Friday, March 8, 2013
As promised, here is another shot from this morning's sunrise over Lake Superior. Whitecaps Point (not an official name, just a name I came up with to reference this area) was lined with beautiful plate ice this morning. Soft swells were rolling in off the lake, and the plates of ice were rubbing against each other in the swells, making a magical "shooshing" sound. It was a gentle sound, not loud and abrasive like the sound made when the plates are piling up against the shore. I sure do love this time of year and wish it lasted longer. Spring is on its way, though, and soon I will be heading to the canyonlands of the southwest for a 3-week camping/hiking/biking adventure honeymoon with the love of my life!

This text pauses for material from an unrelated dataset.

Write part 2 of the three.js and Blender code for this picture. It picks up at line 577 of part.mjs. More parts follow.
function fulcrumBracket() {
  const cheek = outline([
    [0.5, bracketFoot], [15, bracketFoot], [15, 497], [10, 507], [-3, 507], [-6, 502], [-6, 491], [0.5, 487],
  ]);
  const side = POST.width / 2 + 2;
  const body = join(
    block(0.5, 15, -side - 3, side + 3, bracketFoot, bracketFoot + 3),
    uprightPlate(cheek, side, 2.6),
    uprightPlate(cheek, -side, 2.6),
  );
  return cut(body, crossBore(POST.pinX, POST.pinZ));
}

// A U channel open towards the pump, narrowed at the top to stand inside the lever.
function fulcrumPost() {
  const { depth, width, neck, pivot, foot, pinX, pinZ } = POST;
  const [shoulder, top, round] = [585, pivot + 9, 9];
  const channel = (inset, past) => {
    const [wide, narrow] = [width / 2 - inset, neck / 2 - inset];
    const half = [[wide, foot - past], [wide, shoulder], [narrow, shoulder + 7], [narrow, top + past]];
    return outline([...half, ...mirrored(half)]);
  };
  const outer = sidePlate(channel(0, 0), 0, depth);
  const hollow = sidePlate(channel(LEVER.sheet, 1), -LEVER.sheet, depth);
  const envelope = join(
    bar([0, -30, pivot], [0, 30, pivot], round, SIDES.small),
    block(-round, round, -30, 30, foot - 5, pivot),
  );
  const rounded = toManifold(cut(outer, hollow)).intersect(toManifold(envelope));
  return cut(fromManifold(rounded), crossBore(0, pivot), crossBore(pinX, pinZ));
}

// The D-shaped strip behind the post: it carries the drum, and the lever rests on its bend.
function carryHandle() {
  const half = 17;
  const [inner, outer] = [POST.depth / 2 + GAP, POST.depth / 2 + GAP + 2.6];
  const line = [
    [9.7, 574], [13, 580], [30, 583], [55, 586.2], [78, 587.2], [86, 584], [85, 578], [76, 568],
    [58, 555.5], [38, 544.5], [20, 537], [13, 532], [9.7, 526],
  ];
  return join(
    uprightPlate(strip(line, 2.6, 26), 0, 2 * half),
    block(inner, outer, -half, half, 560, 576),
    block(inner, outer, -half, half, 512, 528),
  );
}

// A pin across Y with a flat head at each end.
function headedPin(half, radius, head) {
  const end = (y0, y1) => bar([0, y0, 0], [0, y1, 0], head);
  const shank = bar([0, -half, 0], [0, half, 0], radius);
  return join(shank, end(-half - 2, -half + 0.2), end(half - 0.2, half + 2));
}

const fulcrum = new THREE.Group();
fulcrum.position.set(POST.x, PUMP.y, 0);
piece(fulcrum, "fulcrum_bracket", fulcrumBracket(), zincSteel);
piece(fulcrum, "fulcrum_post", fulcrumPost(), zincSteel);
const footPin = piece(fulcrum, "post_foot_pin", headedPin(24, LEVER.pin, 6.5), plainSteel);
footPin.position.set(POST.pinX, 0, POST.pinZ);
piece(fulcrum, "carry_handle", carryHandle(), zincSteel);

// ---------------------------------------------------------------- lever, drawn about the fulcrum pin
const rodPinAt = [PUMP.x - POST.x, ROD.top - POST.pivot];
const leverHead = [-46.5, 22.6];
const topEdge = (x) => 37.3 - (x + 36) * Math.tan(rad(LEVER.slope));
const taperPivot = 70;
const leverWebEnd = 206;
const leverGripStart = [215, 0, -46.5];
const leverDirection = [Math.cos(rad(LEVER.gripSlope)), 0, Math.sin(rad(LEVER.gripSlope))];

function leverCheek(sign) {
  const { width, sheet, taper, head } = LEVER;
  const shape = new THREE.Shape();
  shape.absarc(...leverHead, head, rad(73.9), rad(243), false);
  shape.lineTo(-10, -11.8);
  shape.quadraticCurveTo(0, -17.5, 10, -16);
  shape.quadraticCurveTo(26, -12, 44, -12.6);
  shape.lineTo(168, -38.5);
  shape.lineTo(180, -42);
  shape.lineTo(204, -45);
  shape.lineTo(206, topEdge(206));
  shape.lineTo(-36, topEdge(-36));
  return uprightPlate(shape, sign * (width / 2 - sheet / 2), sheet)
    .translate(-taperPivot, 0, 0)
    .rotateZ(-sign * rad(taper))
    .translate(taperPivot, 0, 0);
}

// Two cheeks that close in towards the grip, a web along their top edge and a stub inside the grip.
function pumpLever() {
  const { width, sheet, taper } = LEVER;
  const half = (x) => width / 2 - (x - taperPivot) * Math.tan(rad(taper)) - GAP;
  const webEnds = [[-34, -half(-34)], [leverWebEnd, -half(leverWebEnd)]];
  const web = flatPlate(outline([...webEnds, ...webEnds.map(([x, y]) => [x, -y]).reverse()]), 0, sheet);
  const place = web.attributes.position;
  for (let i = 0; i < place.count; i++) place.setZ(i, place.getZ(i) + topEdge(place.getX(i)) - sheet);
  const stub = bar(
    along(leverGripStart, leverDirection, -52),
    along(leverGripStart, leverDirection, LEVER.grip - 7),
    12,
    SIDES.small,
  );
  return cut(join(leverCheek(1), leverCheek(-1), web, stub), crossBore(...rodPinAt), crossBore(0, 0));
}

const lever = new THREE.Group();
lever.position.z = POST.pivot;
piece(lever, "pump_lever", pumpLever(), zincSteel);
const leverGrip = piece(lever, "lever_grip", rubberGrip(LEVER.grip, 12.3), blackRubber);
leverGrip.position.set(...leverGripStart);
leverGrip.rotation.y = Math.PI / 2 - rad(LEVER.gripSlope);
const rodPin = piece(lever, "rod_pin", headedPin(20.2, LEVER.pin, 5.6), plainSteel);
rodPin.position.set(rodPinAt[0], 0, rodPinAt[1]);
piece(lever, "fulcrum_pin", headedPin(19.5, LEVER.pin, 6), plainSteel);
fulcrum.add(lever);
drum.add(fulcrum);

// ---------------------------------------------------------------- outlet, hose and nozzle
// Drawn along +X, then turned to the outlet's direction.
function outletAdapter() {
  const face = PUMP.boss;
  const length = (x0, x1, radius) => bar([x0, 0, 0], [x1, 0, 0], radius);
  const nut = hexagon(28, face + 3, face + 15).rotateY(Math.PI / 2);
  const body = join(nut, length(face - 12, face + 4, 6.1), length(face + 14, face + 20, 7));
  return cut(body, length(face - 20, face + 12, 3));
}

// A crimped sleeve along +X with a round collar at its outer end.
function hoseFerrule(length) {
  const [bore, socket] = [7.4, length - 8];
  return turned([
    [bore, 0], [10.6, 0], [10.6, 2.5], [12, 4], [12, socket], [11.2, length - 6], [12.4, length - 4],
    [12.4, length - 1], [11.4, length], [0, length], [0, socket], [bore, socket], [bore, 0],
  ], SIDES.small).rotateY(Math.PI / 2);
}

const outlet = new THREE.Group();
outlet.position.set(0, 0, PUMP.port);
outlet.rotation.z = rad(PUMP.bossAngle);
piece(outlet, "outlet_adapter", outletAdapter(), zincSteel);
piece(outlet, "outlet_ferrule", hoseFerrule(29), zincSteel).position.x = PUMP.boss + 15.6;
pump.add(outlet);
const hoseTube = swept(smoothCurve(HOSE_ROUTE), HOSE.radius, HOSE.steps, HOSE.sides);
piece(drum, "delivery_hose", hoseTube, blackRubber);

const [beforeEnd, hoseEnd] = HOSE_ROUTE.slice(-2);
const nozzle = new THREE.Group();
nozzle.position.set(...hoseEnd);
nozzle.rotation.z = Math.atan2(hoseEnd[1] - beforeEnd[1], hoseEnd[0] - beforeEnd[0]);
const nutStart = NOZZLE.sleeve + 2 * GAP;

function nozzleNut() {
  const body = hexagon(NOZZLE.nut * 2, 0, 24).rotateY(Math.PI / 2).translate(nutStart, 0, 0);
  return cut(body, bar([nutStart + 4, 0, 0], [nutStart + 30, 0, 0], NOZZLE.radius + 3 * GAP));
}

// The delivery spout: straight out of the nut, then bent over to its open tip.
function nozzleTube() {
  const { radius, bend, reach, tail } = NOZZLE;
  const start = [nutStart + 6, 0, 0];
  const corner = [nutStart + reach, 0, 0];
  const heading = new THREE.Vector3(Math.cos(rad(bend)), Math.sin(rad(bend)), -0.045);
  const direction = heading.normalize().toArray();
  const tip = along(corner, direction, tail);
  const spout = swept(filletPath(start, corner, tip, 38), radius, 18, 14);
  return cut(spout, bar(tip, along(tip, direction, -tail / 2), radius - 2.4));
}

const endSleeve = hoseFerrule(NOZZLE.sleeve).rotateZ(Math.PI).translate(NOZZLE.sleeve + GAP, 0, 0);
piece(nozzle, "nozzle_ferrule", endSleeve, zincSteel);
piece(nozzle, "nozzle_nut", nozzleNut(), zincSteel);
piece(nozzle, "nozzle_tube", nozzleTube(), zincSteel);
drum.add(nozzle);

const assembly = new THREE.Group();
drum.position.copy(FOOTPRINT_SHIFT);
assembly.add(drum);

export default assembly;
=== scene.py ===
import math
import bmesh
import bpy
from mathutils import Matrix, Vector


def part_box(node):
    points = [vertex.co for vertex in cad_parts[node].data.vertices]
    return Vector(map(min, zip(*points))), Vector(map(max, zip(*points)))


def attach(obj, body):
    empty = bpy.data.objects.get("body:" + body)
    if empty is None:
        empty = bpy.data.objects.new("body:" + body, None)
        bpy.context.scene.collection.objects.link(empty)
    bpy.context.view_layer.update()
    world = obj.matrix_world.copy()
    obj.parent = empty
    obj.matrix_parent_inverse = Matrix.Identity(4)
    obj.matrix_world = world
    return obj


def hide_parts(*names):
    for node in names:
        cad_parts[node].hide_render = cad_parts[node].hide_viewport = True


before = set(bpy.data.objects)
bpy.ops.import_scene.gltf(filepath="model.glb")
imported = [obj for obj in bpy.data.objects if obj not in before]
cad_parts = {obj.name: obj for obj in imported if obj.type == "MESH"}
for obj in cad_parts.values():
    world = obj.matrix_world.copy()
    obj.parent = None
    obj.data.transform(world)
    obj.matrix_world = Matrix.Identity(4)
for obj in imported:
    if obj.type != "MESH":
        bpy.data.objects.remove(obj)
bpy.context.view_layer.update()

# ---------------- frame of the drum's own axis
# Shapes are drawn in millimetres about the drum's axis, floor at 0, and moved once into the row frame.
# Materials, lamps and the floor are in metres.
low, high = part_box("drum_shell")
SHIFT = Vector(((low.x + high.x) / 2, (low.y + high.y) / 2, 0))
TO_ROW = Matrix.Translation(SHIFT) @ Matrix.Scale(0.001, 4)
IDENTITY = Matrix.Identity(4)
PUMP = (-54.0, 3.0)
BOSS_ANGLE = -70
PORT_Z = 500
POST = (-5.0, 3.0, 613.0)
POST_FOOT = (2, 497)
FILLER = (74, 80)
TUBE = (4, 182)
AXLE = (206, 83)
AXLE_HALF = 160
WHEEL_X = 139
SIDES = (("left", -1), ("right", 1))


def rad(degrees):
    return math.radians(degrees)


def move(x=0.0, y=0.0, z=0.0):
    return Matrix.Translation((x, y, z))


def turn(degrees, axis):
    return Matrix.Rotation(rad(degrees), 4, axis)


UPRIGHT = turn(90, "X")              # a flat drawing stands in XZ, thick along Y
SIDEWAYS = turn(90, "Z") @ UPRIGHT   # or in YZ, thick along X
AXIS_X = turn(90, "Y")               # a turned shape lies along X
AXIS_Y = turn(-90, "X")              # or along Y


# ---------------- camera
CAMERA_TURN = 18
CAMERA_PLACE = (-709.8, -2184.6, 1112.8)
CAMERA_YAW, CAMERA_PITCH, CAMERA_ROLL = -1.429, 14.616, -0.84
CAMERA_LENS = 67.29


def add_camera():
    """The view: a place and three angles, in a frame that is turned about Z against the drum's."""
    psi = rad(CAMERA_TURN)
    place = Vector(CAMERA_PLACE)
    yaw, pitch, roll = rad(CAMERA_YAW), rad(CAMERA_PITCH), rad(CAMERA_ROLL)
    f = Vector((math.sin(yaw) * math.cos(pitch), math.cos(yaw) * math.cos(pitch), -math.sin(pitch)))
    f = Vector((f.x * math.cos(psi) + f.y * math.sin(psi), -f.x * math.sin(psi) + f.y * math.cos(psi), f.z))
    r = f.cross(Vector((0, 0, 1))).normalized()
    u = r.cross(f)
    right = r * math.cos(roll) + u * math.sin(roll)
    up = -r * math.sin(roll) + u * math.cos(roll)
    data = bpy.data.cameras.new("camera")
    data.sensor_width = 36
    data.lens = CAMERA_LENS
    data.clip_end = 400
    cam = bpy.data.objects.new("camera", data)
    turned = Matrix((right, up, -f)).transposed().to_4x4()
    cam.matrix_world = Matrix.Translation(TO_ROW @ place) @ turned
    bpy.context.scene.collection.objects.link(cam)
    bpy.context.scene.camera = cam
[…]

This was a pleasant surprise from this morning. I was on my way to my pre-planned sunrise location when I looked back across the bay and saw this beautiful softly-glowing light over Hat Point and Pete's Island. You can see a glimpse of Isle Royale National Park in between Hat Point and Pete's Island. This light was so beautiful I had to stop and make a photo of the scene. After this I headed to the spot I was originally going to and found lots of incredible plate ice floating on the lake. Stay tuned later today for another posting of the plate ice at sunrise!
Friday, March 1, 2013
Here's an image from the last sunset I shot a few days ago. It was one of the quietest evenings I've ever experienced on Lake Superior. There was absolutely no wind and not a single ripple on the water to disturb the evening. The sunset didn't yield much of a display in terms of color, but the clouds and their matching reflections on the surface of the lake were a sight to behold.